- [Goal of the exercise]: Each line of the listing that contains the word "JSON" is to be copied.

- [Structured object records]:
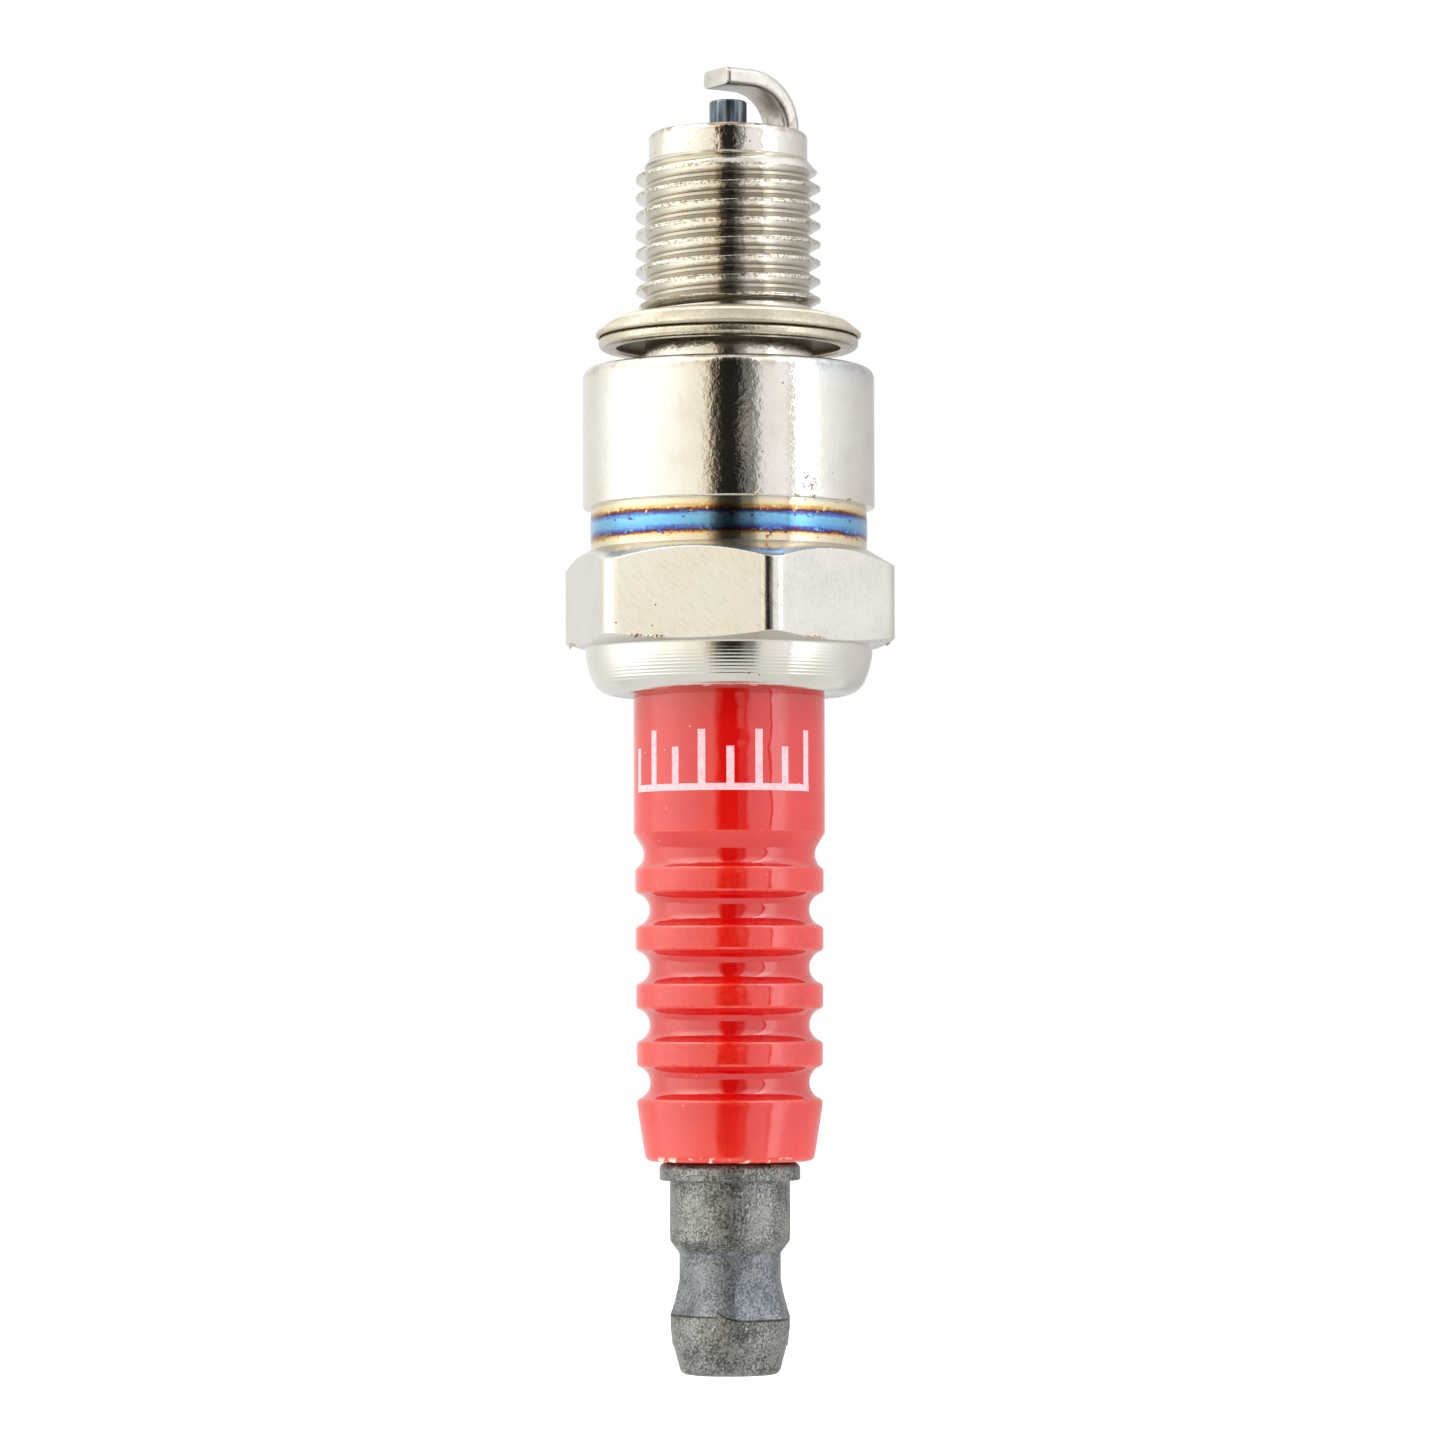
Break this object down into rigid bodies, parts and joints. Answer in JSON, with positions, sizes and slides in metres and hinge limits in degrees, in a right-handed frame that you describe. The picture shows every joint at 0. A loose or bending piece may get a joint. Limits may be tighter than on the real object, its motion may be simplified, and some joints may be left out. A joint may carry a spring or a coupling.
{
  "type": "spark plug",
  "caption": "Small-engine spark plug: threaded metal shell with hexagon and crush gasket, ribbed glazed insulator, screw-on terminal and bent side electrode.",
  "frame": {"origin": "centre of the shell's gasket seat, on the plug's axis", "axes": "+Z along the axis towards the electrodes, -Z towards the terminal, -Y the side that faced the camera"},
  "size_m": [0.0176, 0.0176, 0.0696],
  "materials": {
    "nickel_plated_steel": "polished",
    "nickel_alloy": "satin",
    "gasket_steel": "satin",
    "glazed_alumina": "gloss",
    "oxidised_nickel": "matte",
    "copper": "satin",
    "seal_glass": "satin",
    "zinc_plated_steel": "satin",
    "phosphated_steel": "matte",
    "soft_steel": "satin",
    "talc": "matte"
  },
  "bodies": {
    "plug": {"metal_shell": "nickel_plated_steel", "ground_electrode": "nickel_alloy", "insulator": "glazed_alumina", "center_electrode": "oxidised_nickel", "copper_core": "copper", "glass_seal": "seal_glass", "terminal_stud": "zinc_plated_steel", "seat_washer": "soft_steel", "lower_packing_ring": "soft_steel", "talc_ring": "talc", "upper_packing_ring": "soft_steel"},
    "gasket": {"gasket": "gasket_steel"},
    "terminal": {"terminal_nut": "phosphated_steel"}
  },
  "joints": [
    {"name": "gasket_float", "type": "slide", "parent": "plug", "child": "gasket", "axis": [0, 0, -1], "range_m": [0, 0.00102]},
    {"name": "terminal_unscrew", "type": "slide", "parent": "plug", "child": "terminal", "axis": [0, 0, -1], "range_m": [0, 0.0095]}
  ]
}
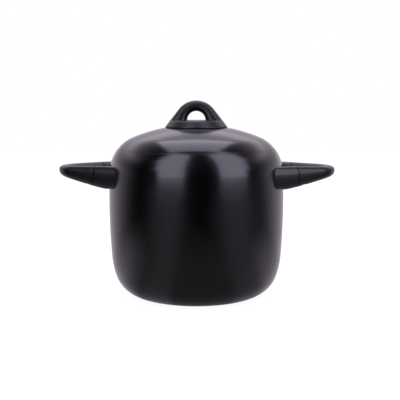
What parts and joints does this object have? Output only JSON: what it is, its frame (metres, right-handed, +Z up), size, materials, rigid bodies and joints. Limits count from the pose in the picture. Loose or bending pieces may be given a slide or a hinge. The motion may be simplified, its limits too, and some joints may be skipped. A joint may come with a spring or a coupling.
{
  "type": "cooking pot",
  "caption": "Round lidded cooking pot with a barrel-shaped body, domed lid, loop knob on a flared foot and two loop side handles, all black.",
  "frame": {"origin": "centre of the flat base, on the surface that the pot stands on", "axes": "+Z up along the pot's axis, +X to the right-hand handle, -Y to the front that the picture shows"},
  "size_m": [0.365, 0.231, 0.2582],
  "materials": {
    "pot_coating": "smooth satin black coating on pressed aluminium",
    "lid_coating": "smooth satin black coating on pressed aluminium",
    "knob_bakelite": "moulded black phenolic, soft sheen",
    "grip_bakelite": "moulded black phenolic, soft sheen",
    "ferrule_enamel": "black stoved enamel on pressed steel",
    "bracket_steel": "plain pressed steel",
    "rivet_aluminium": "plain aluminium",
    "zinc_steel": "zinc-plated steel",
    "brass": "turned brass"
  },
  "bodies": {
    "root": {"pot_body": "pot_coating", "lid": "lid_coating", "knob": "knob_bakelite", "knob_insert": "brass", "knob_screw": "zinc_steel", "knob_washer": "zinc_steel", "left_grip": "grip_bakelite", "right_grip": "grip_bakelite", "left_front_ferrule": "ferrule_enamel", "left_rear_ferrule": "ferrule_enamel", "right_front_ferrule": "ferrule_enamel", "right_rear_ferrule": "ferrule_enamel", "left_front_bracket": "bracket_steel", "left_rear_bracket": "bracket_steel", "right_front_bracket": "bracket_steel", "right_rear_bracket": "bracket_steel", "left_front_rivets": "rivet_aluminium", "left_rear_rivets": "rivet_aluminium", "right_front_rivets": "rivet_aluminium", "right_rear_rivets": "rivet_aluminium", "left_front_screw": "zinc_steel", "left_rear_screw": "zinc_steel", "right_front_screw": "zinc_steel", "right_rear_screw": "zinc_steel"}
  },
  "joints": []
}
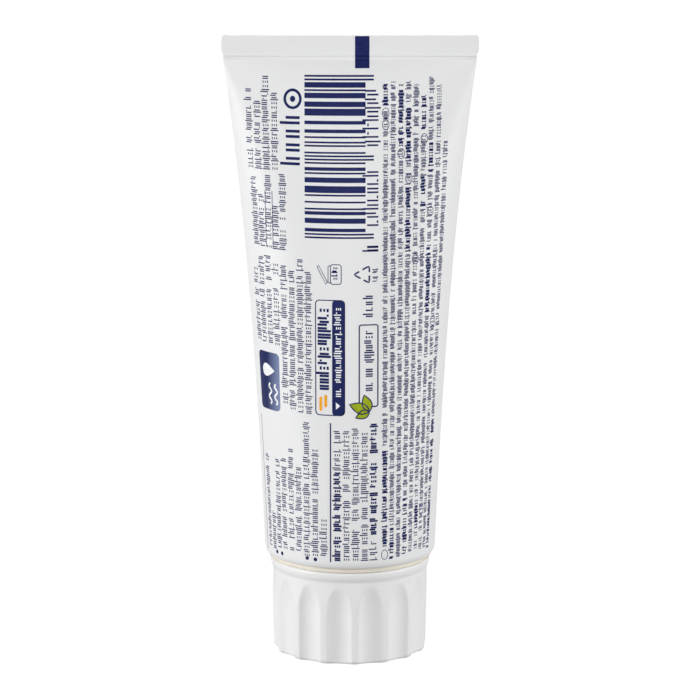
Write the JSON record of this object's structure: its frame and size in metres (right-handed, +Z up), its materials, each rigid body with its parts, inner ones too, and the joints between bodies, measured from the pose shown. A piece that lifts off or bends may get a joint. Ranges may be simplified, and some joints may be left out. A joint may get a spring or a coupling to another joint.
{
  "type": "denture cleanser tube",
  "caption": "Soft squeeze tube for paste, flattened and welded at one end, standing on a fluted screw cap that closes its neck.",
  "frame": {"origin": "middle of the cap's base, on the surface that the tube stands on", "axes": "+Z up the tube from the cap to the crimped end, +X along the crimp, -Y out of the printed side"},
  "size_m": [0.0528, 0.035, 0.1292],
  "materials": {
    "cap_plastic": "white moulded plastic with a soft gloss",
    "head_plastic": "natural milky moulded plastic, satin",
    "sleeve_plastic": "white extruded plastic with a soft gloss and dark blue print on one side",
    "paste": "smooth opaque paste"
  },
  "bodies": {
    "cap": {"screw_cap": "cap_plastic"},
    "tube": {"tube_head": "head_plastic", "sleeve": "sleeve_plastic", "paste": "paste"}
  },
  "joints": [
    {"name": "tube_lift", "type": "slide", "parent": "cap", "child": "tube", "axis": [0, 0, 1], "range_m": [0, 0.02]}
  ]
}
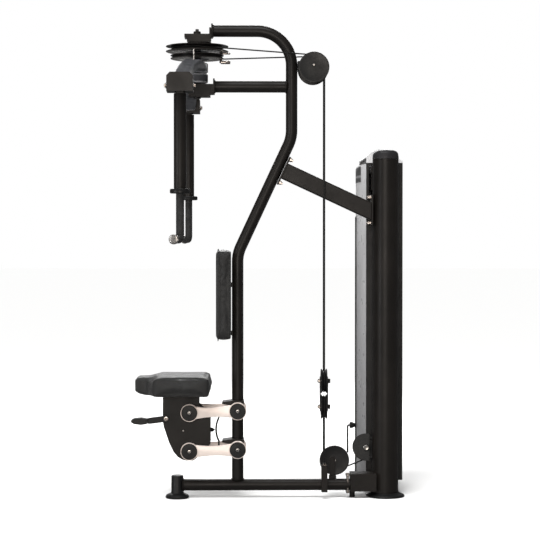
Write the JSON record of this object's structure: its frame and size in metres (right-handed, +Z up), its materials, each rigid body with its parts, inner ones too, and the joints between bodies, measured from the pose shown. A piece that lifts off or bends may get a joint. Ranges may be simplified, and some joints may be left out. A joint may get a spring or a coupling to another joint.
{
  "type": "chest fly and rear shoulder machine",
  "caption": "Seated arm fly machine with overhead swinging arms, hanging handles, adjustable seat, back pad and a cable driven weight tower.",
  "frame": {"origin": "centre of the machine's footprint, on the floor", "axes": "+Z up, the user sits facing -X, the weight tower is at +X, the side nearer the camera is -Y"},
  "size_m": [1.204, 1.3608, 2.084],
  "materials": {
    "frame_paint": "satin black powder coat",
    "black_plastic": "matt",
    "cast_arm": "satin grey casting",
    "bright_link": "satin polished",
    "weight_steel": "dark machined",
    "guide_chrome": "bright",
    "vinyl": "grained vinyl over foam",
    "smoked_plastic": "frosted grey",
    "hood_plastic": "light grey",
    "cable_jacket": "black nylon jacket"
  },
  "bodies": {
    "frame": {"upright": "frame_paint", "arm_support_tube": "frame_paint", "base_tube": "frame_paint", "front_foot": "black_plastic", "base_block": "frame_paint", "brace": "frame_paint", "near_post": "frame_paint", "far_post": "frame_paint", "near_post_foot": "black_plastic", "far_post_foot": "black_plastic", "bottom_beam": "frame_paint", "near_guide_rod": "guide_chrome", "far_guide_rod": "guide_chrome", "top_beam": "frame_paint", "front_shroud": "smoked_plastic", "rear_shroud": "black_plastic", "shroud_hood": "hood_plastic", "resting_plates": "weight_steel", "redirect_bracket": "black_plastic", "bottom_bracket": "frame_paint", "tower_pulley_guard": "black_plastic", "cable_anchor": "frame_paint", "arm_cable": "cable_jacket", "stack_cable": "cable_jacket", "upper_bearing": "frame_paint", "lower_bearing": "frame_paint", "upper_link_bracket": "frame_paint", "lower_link_bracket": "frame_paint", "back_pad": "vinyl"},
    "near_cam": {"near_cam": "frame_paint"},
    "far_cam": {"far_cam": "frame_paint"},
    "near_arm": {"near_arm": "cast_arm", "near_block": "frame_paint"},
    "far_arm": {"far_arm": "cast_arm", "far_block": "frame_paint"},
    "near_handle": {"near_handle": "frame_paint", "near_grip": "black_plastic"},
    "far_handle": {"far_handle": "frame_paint", "far_grip": "black_plastic"},
    "pulley_block": {"float_frame": "frame_paint"},
    "float_upper_pulley": {"float_upper_pulley": "black_plastic"},
    "float_lower_pulley": {"float_lower_pulley": "black_plastic"},
    "near_redirect_pulley": {"near_redirect_pulley": "black_plastic"},
    "far_redirect_pulley": {"far_redirect_pulley": "black_plastic"},
    "bottom_pulley": {"bottom_pulley": "black_plastic"},
    "tower_base_pulley": {"tower_base_pulley": "black_plastic"},
    "post_head_pulley": {"post_head_pulley": "black_plastic"},
    "stack_head_pulley": {"stack_head_pulley": "black_plastic"},
    "weight_carriage": {"lifted_plates": "weight_steel", "head_plate": "weight_steel"},
    "selector_pin": {"selector_pin": "black_plastic", "pin_strap": "black_plastic"},
    "upper_link": {"upper_link": "bright_link"},
    "lower_link": {"lower_link": "bright_link"},
    "seat_carriage": {"seat_carriage": "frame_paint", "seat_cushion": "vinyl"},
    "lock_bar": {"lock_bar": "frame_paint"},
    "lock_plunger": {"lock_plunger": "black_plastic"},
    "seat_lever": {"seat_lever": "black_plastic"}
  },
  "joints": [
    {"name": "arm_drive", "type": "hinge", "parent": "frame", "child": "near_cam", "pos_m": [-0.315, -0.00457, 1.977], "axis": [0, 0, -1], "range_deg": [0, 66]},
    {"name": "far_cam_turn", "type": "hinge", "parent": "frame", "child": "far_cam", "pos_m": [-0.315, -0.00457, 1.94], "axis": [0, 0, 1], "range_deg": [0, 66]},
    {"name": "near_start_position", "type": "hinge", "parent": "near_cam", "child": "near_arm", "pos_m": [-0.315, -0.00457, 1.89], "axis": [0, 0, -1], "range_deg": [-30, 3]},
    {"name": "far_start_position", "type": "hinge", "parent": "far_cam", "child": "far_arm", "pos_m": [-0.315, -0.00457, 1.846], "axis": [0, 0, 1], "range_deg": [-30, 3]},
    {"name": "near_handle_swing", "type": "hinge", "parent": "near_arm", "child": "near_handle", "pos_m": [-0.37, -0.58457, 1.762], "axis": [1, 0, 0], "range_deg": [-12, 12]},
    {"name": "far_handle_swing", "type": "hinge", "parent": "far_arm", "child": "far_handle", "pos_m": [-0.37, 0.57543, 1.762], "axis": [1, 0, 0], "range_deg": [-12, 12]},
    {"name": "block_lift", "type": "slide", "parent": "frame", "child": "pulley_block", "axis": [0, 0, 1], "range_m": [0, 0.125]},
    {"name": "stack_lift", "type": "slide", "parent": "frame", "child": "weight_carriage", "axis": [0, 0, 1], "range_m": [0, 0.25], "deforming": ["stack_cable", "arm_cable"]},
    {"name": "pin_pull", "type": "slide", "parent": "weight_carriage", "child": "selector_pin", "axis": [-1, 0, 0], "range_m": [0, 0.06]},
    {"name": "float_upper_spin", "type": "hinge", "parent": "pulley_block", "child": "float_upper_pulley", "pos_m": [0.243, -0.00457, 0.515], "axis": [1, 0, 0], "continuous": true},
    {"name": "float_lower_spin", "type": "hinge", "parent": "pulley_block", "child": "float_lower_pulley", "pos_m": [0.243, -0.00457, 0.401], "axis": [1, 0, 0], "range_deg": [0, 150]},
    {"name": "near_redirect_spin", "type": "hinge", "parent": "frame", "child": "near_redirect_pulley", "pos_m": [0.195, -0.05257, 1.9], "axis": [0, -1, 0], "range_deg": [0, 150]},
    {"name": "far_redirect_spin", "type": "hinge", "parent": "frame", "child": "far_redirect_pulley", "pos_m": [0.195, 0.04343, 1.9], "axis": [0, -1, 0], "range_deg": [0, 150]},
    {"name": "bottom_spin", "type": "hinge", "parent": "frame", "child": "bottom_pulley", "pos_m": [0.291, 0.04343, 0.16], "axis": [0, 1, 0], "range_deg": [0, 298]},
    {"name": "tower_base_spin", "type": "hinge", "parent": "frame", "child": "tower_base_pulley", "pos_m": [0.432, 0.04343, 0.216], "axis": [0, 1, 0], "range_deg": [0, 298]},
    {"name": "post_head_spin", "type": "hinge", "parent": "frame", "child": "post_head_pulley", "pos_m": [0.48, 0.09143, 1.375], "axis": [1, 0, 0], "range_deg": [0, 298]},
    {"name": "stack_head_spin", "type": "hinge", "parent": "frame", "child": "stack_head_pulley", "pos_m": [0.48, 0.26243, 1.375], "axis": [1, 0, 0], "range_deg": [0, 298]},
    {"name": "seat_height", "type": "hinge", "parent": "frame", "child": "upper_link", "pos_m": [-0.1375, -0.00457, 0.3892], "axis": [0, 1, 0], "range_deg": [-20, 15]},
    {"name": "lower_link_turn", "type": "hinge", "parent": "frame", "child": "lower_link", "pos_m": [-0.1375, -0.00457, 0.2205], "axis": [0, 1, 0], "range_deg": [-20, 15]},
    {"name": "seat_level", "type": "hinge", "parent": "upper_link", "child": "seat_carriage", "pos_m": [-0.3485, -0.00457, 0.3824], "axis": [0, 1, 0], "range_deg": [-15, 20]},
    {"name": "lock_bar_turn", "type": "hinge", "parent": "upper_link", "child": "lock_bar", "pos_m": [-0.222, -0.00457, 0.38648], "axis": [0, 1, 0], "range_deg": [-15, 20]},
    {"name": "seat_lever_pull", "type": "hinge", "parent": "seat_carriage", "child": "seat_lever", "pos_m": [-0.4505, -0.07057, 0.357], "axis": [0, 1, 0], "range_deg": [0, 12], "stiffness_Nm_per_rad": 8, "springref_deg": -8.59},
    {"name": "plunger_draw", "type": "slide", "parent": "seat_carriage", "child": "lock_plunger", "axis": [-1, 0, 0], "range_m": [0, 0.006]}
  ],
  "couplings": [
    {"joint": "far_cam_turn", "follows": "arm_drive", "ratio": 1},
    {"joint": "block_lift", "follows": "arm_drive", "m_per_rad": 0.108},
    {"joint": "stack_lift", "follows": "arm_drive", "m_per_rad": 0.216},
    {"joint": "float_lower_spin", "follows": "arm_drive", "ratio": 2.25},
    {"joint": "near_redirect_spin", "follows": "arm_drive", "ratio": 2.25},
    {"joint": "far_redirect_spin", "follows": "arm_drive", "ratio": 2.25},
    {"joint": "bottom_spin", "follows": "arm_drive", "ratio": 4.5},
    {"joint": "tower_base_spin", "follows": "arm_drive", "ratio": 4.5},
    {"joint": "post_head_spin", "follows": "arm_drive", "ratio": 4.5},
    {"joint": "stack_head_spin", "follows": "arm_drive", "ratio": 4.5},
    {"joint": "lower_link_turn", "follows": "seat_height", "ratio": 1},
    {"joint": "seat_level", "follows": "seat_height", "ratio": -1},
    {"joint": "lock_bar_turn", "follows": "seat_height", "ratio": -1},
    {"joint": "plunger_draw", "follows": "seat_lever_pull", "m_per_rad": 0.023873}
  ]
}
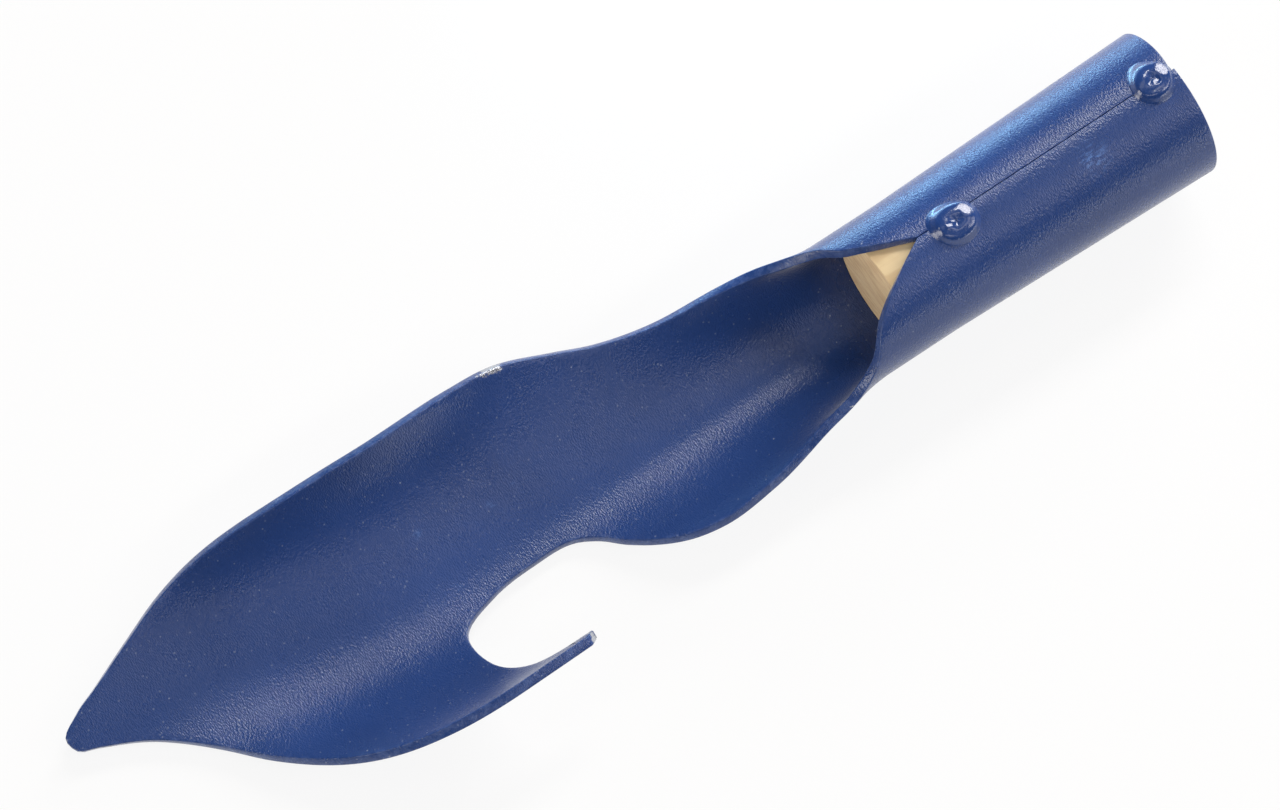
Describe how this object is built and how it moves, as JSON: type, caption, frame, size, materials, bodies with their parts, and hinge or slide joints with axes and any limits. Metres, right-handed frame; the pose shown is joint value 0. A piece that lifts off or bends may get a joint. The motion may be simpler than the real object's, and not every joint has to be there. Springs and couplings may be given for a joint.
{
  "type": "long-handled weeder",
  "caption": "Head of a long-handled weeder: pointed pressed blade with a hook notch, rolled socket and the wooden handle's end.",
  "frame": {"origin": "centre of the socket's mouth, on the handle's cut face", "axes": "+X out of the mouth along the handle, +Z out of the trough on the seam's side, the hook on the -Y side"},
  "size_m": [0.2474, 0.0598, 0.0354],
  "materials": {
    "blue_coat": "dark blue powder coat with a fine leathery grain, half gloss",
    "pale_wood": "bare pale ash, straight grain",
    "zinc_screw": "bright zinc plate"
  },
  "bodies": {
    "root": {"blade_and_socket": "blue_coat", "seam_weld_throat": "blue_coat", "seam_weld_mouth": "blue_coat", "handle_end": "pale_wood", "handle_screw": "zinc_screw"}
  },
  "joints": []
}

- [Response]:
Break this object down into rigid bodies, parts and joints. Answer in JSON, with positions, sizes and slides in metres and hinge limits in degrees, in a right-handed frame that you describe. The picture shows every joint at 0. A loose or bending piece may get a joint. Limits may be tighter than on the real object, its motion may be simplified, and some joints may be left out. A joint may carry a spring or a coupling.
What parts and joints does this object have? Output only JSON: what it is, its frame (metres, right-handed, +Z up), size, materials, rigid bodies and joints. Limits count from the pose in the picture. Loose or bending pieces may be given a slide or a hinge. The motion may be simplified, its limits too, and some joints may be skipped. A joint may come with a spring or a coupling.
Write the JSON record of this object's structure: its frame and size in metres (right-handed, +Z up), its materials, each rigid body with its parts, inner ones too, and the joints between bodies, measured from the pose shown. A piece that lifts off or bends may get a joint. Ranges may be simplified, and some joints may be left out. A joint may get a spring or a coupling to another joint.
Write the JSON record of this object's structure: its frame and size in metres (right-handed, +Z up), its materials, each rigid body with its parts, inner ones too, and the joints between bodies, measured from the pose shown. A piece that lifts off or bends may get a joint. Ranges may be simplified, and some joints may be left out. A joint may get a spring or a coupling to another joint.
Describe how this object is built and how it moves, as JSON: type, caption, frame, size, materials, bodies with their parts, and hinge or slide joints with axes and any limits. Metres, right-handed frame; the pose shown is joint value 0. A piece that lifts off or bends may get a joint. The motion may be simpler than the real object's, and not every joint has to be there. Springs and couplings may be given for a joint.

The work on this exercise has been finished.